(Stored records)
--- BEGIN ---

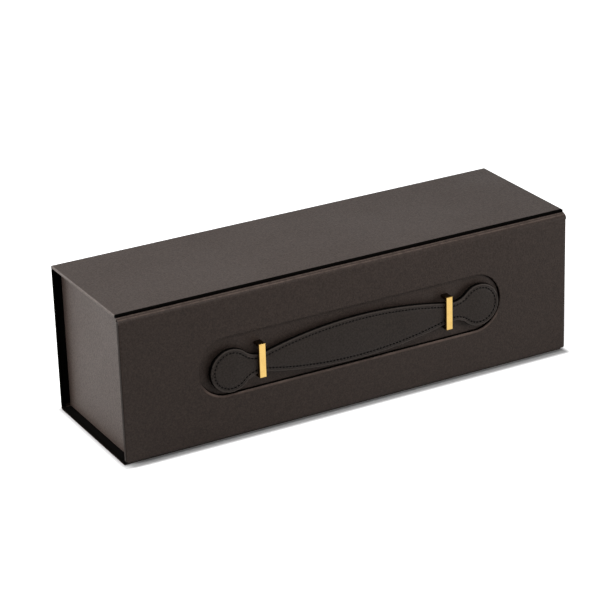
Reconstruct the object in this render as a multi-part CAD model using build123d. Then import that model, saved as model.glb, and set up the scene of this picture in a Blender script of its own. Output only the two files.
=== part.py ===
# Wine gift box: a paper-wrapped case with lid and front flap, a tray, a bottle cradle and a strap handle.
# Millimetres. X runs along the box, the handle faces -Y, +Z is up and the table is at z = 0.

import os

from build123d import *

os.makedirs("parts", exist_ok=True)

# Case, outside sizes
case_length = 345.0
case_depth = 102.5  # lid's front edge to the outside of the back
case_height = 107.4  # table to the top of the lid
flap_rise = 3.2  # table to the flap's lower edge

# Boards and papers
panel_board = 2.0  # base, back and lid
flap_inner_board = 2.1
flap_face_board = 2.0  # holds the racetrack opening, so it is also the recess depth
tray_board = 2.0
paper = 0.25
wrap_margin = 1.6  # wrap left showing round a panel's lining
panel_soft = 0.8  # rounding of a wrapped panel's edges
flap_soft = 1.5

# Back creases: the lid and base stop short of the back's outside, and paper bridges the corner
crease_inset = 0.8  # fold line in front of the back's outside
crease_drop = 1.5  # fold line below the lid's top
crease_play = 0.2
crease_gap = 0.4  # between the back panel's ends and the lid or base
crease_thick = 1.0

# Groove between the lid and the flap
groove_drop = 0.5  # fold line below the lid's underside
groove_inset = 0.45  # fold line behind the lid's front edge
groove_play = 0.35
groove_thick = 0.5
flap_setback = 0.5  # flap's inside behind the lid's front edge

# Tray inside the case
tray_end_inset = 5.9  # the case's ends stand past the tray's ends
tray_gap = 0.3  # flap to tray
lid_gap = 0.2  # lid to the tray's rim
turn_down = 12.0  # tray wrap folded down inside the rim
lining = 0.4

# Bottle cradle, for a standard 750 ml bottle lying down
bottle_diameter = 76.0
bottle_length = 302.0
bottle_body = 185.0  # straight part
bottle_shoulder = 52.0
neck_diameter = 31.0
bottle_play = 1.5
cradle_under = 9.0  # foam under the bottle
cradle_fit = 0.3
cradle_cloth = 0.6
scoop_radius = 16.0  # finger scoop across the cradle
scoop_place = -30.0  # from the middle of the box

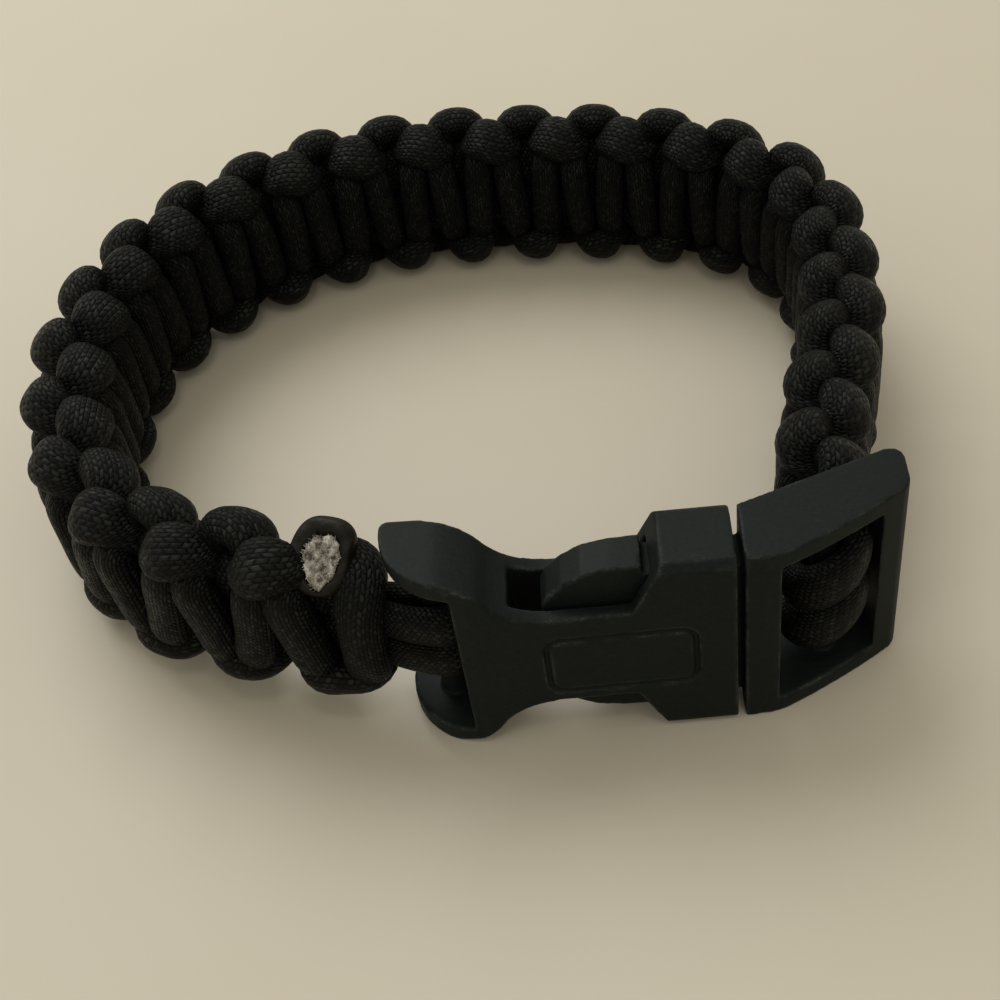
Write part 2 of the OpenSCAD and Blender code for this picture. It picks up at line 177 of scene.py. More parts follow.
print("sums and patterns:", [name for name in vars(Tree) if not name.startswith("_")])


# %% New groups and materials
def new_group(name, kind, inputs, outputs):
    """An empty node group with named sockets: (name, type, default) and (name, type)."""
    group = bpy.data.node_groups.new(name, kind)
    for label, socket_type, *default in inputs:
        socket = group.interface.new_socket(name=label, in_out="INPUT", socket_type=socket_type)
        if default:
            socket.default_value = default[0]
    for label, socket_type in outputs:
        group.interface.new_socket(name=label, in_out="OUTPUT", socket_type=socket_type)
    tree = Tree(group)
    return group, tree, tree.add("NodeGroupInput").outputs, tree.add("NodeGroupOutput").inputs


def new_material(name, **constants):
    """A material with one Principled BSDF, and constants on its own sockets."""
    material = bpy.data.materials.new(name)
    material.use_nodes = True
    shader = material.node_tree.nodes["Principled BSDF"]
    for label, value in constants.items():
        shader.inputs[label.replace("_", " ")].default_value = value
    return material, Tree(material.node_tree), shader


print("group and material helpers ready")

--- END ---

### [Task details]
Starting at the line that holds "Write part 2", copy each line exactly and stop after the line that holds "[name for name".

### [Solution]
Write part 2 of the OpenSCAD and Blender code for this picture. It picks up at line 177 of scene.py. More parts follow.
print("sums and patterns:", [name for name in vars(Tree) if not name.startswith("_")])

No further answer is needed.